The distractors replace the “halo,” a rigid external distractor that children find difficult to move, sleep, and play in. “The internal devices have fewer psychological effects on the patients than the external devices, and the results are more predictable using the computer planning,” Gateno said.

“Measure Twice, Cut Once”

Virtual surgical planning is an elaborately orchestrated rehearsal. After importing a CT scan of the patient’s face into the software, the doctors create a 3-D color model of the face. “We then perform a virtual surgery, calculating the movement necessary for the actual surgery. We can cut the bone in the computer and predict and plan outcomes,” Xia says.

“Even if I could simulate the surgery on the model, it doesn’t translate to the operating room as software does,” Gateno said.

Planning a surgery in 3-D using the virtual reality software allows the surgeons to achieve the most accurate and best results on even the most difficult of procedures before the surgery ever begins.

“In the past, we used X-rays to simulate the operation, but, deformities are in three dimensions, so a flat X-ray is inadequate,” Gateno says.

From the Laptop to the OR

Using the computer software also moves surgeons away from expensive plastic models, which are made for each patient to help in surgical planning.
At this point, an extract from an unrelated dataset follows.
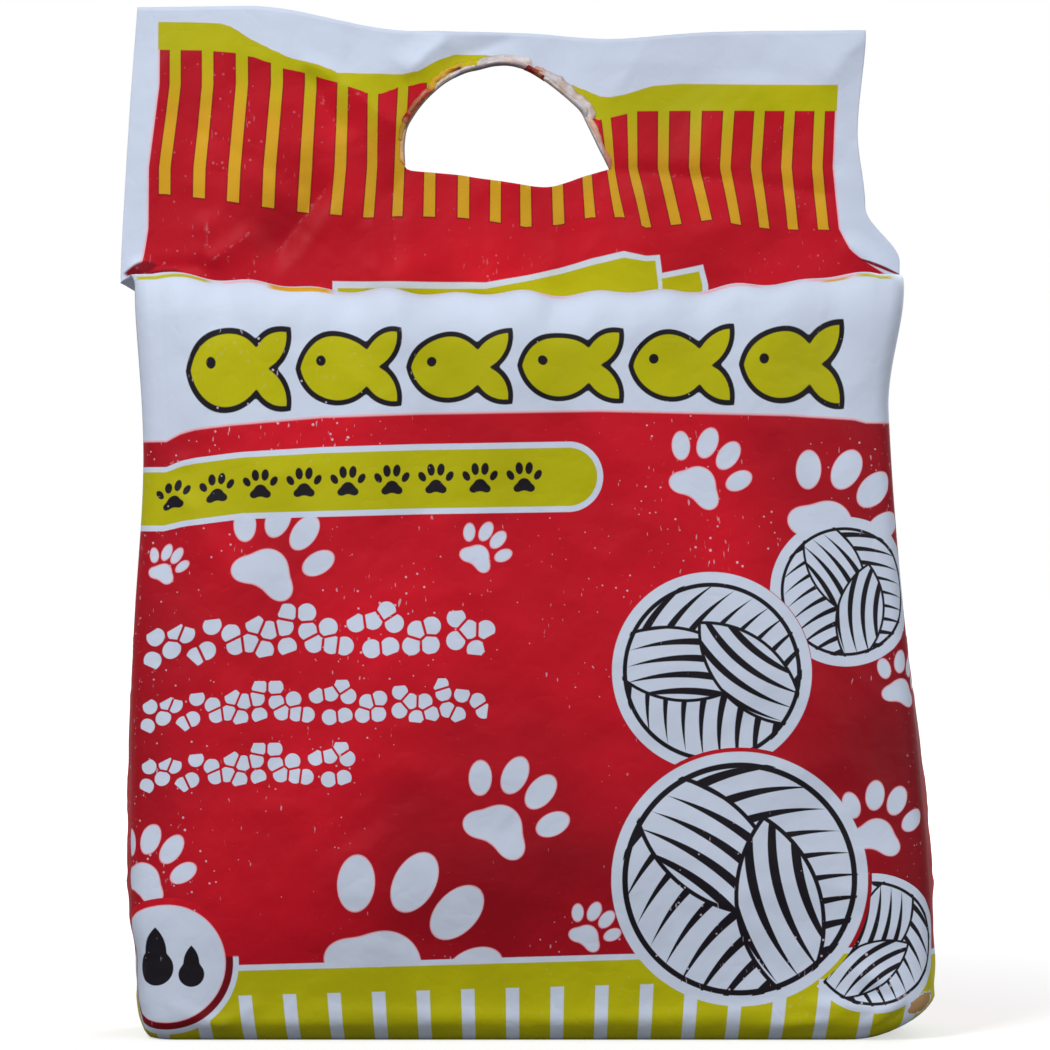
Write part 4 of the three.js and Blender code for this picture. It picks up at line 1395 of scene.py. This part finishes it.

However, these models cannot be cut and re-cut, like the computer model, and they don’t account for any soft tissue – just bone. “Even if I could simulate the surgery on the model, it doesn’t translate to the operating room like this software does,” Gateno says.

Xia developed a computer-assisted surgery simulation system in Hong Kong, which was released for orthognathic surgery in 2000, and he has built upon this work, adding the ability to transfer the computerized plan to the operating room since coming to the UT Medical School at Houston.

Downloading Success

“In the surgery of the future, we’ll spend most of the time planning before the surgery in front of a computer, and the operation will take a shorter amount of time, be simpler, and have better results,” Gateno says. “We will be able to do things we couldn’t have dared do before because there was no road map.”

“It’s like a pilot with a flight simulator – I can see ahead of time what I am going to find and what to expect during each surgery. It makes the case smoother,” Gateno adds.